Effect of landfast sea ice on coastal currents driven by the wind

Abstract

The present study examines the effects of landfast sea ice on the response of a homogeneous coastal ocean to wind forcings under the longwave approximation. For a fluctuating wind, continental shelf waves are induced by an infinite stress curl due to the existense of the ice edge as well as by the torque due to the topographic change. The amplitude and sign of each shelf wave mode excited by the forcing depend strongly on the ice edge location. The alongshore velocity field, which can be represented as the sum of all the shelf wave modes, has a maximum in amplitude at the ice edge with a strong lateral shear, which is a result of the infinite stress curl. The amplitudes of alongshore velocity and sea level near the coast are greatly reduced as the ice edge advances.
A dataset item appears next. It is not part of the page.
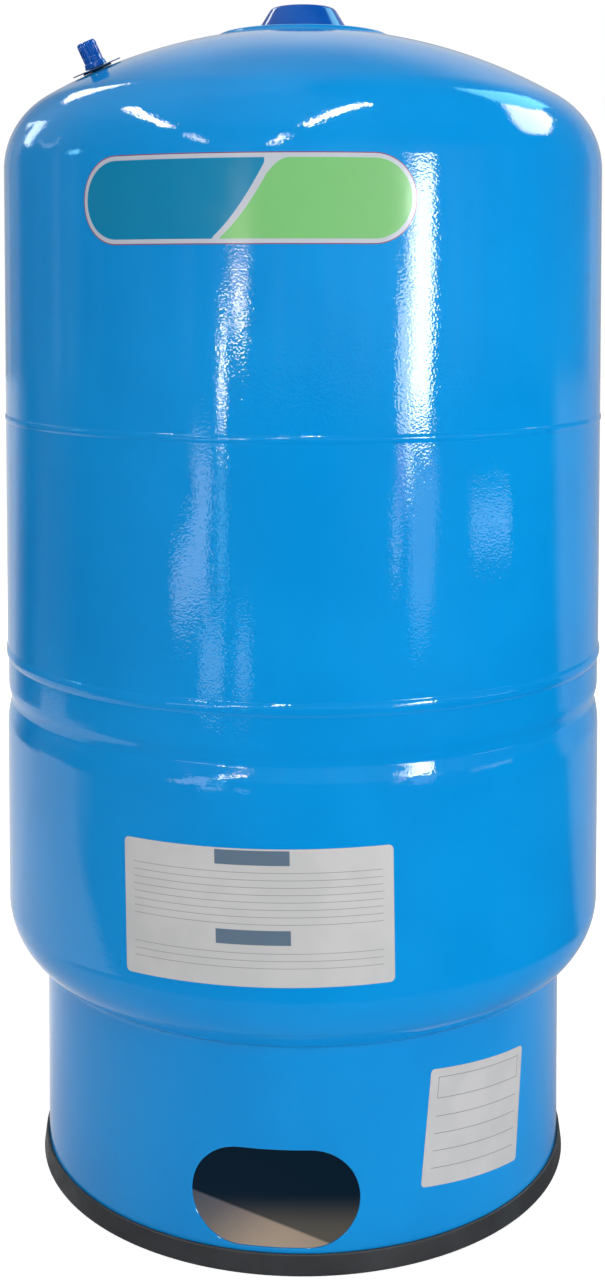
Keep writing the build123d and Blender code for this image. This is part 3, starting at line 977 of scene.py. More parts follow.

The response to a steady wind is also examined, and it is found that even for the same wind, the velocity distributions depend strongly on the ice edge location. For instance, the current direction near the coast is the same as that of the wind stress in the case of no fast ice, whereas it is opposite in the case where the ice edge is located at the shelf break. The present theory is applied to the continental shelf off Enderby Land, Antarctica, and it gives the possible explanation for the observed features that the current variability, its coherence with the wind, and the prevailing current direction depend much on the extent of landfast sea ice.